NEW DELHI : The 12 major ports of India handled 393.73 million tonnes cargo during the first six months of this fiscal year, representing a 2.35 per cent rise over the same period of the last fiscal and underscoring a deceleration in the pace of growth.
Cargo traffic during April-September, 2022, in the government-owned major ports had risen 10.8 per cent from the corresponding period of the previous year as the economy rebounded from the aftershock of the Covid pandemic.
The major ports had handled 384.17 MT cargo during April-September of FY23 compared to 346.87 MT during the corresponding period of FY22. The momentum witnessed during H1FY23 was carried throughout the year and the 12 ports handled an all-time high of 795 million tonne cargo.
A granular look into the broader categories of cargo handled revealed that thermal and steam coal, logged a 6.36 per cent decline over the previous year. Thermal / steam coal ranks third by tonnage among all cargoes handled by major ports after petroleum and containers.
Thermal coal had logged a growth of 19.8 per cent in H1FY23 over the corresponding period of the previous fiscal as imports had surged on the back of a central directive to mix imported coal with domestic variants in the wake of an acute power shortage faced by large parts of the country.
Growth in other cargoes, which include all other categories outside petroleum, thermal and steam coal, coking coal, iron ore, fertilisers, containers and edible oils, declined by 11.93 per cent in H1FY24.
On the upside, a 34.12 per cent rise in iron ore and pellet movement (mostly export) was observed to 26.11 MT in H1FY24 compared to 19.47 MT in H1FY23. Volume had suffered during April-September of FY23 due to the export duty on iron ore and pellet which was imposed in late May of 2022. The duty was subsequently withdrawn from November.
While the growth of major ports decelerated, India’s largest port operator Adani Ports and Special Economic Zone managed to clock a 14.14 per cent jump in cargo to 202.6 MT in H1FY24, on the back of an 11 per cent rise witnessed in H1FY23.
Incidentally, Kandla Port (renamed as Deendayal), which is 71 kilometre away from Adani’s Mundra port, recorded a 8.35 per cent fall in the first half. Paradip, Mumbai, JNPA and New Mangalore reported healthy growth.

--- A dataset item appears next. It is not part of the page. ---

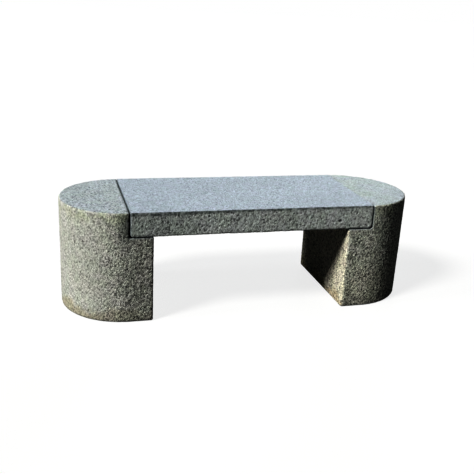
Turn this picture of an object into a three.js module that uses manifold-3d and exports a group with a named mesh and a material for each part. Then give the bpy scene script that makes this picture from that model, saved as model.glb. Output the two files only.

Syama Prasad Mookerjee Port, formerly Calcutta Port Trust, recorded a mere 0.81 per cent rise in H1FY24, underperforming the peers.
The twin-dock system at Haldia and Calcutta handled 31.15 MT cargo, compared to 30.9 MT in H1FY23. Haldia’s volume inched up a mere 0.15 per cent to 22.88 MT compared to 22.84 MT. Calcutta reported a 2.67 per cent rise to 8.27 MT in H1FY24 compared to 8.06 MT in H1FY23.
However, port officials held out hope for the second half of the year. “The pace of growth is expected to be higher in the remaining months of the fiscal as we will start transhipment operations of capesize vessels at the anchorage point more often after October 15,” Mr. Rathendra Raman, Chairman of SMP, told.
Due to paucity of river draught, large vessels like capesize cannot call at Haldia or Calcutta. To address it, the port carries out transhipment operations — unloading cargo from large ships to smaller ones at high sea by floating cranes mounted on vessels — at Sandheads. While the port is attempting to make it a round-the-year affair, the momentum is usually seen post monsoon when the sea is calmer.
SMP handled 65.66 MT cargo, the highest in its 153-year history in FY23, logging a 12.87 per cent growth over the previous fiscal. During H1FY23, the docks saw a 11.72 per cent rise over H1FY22.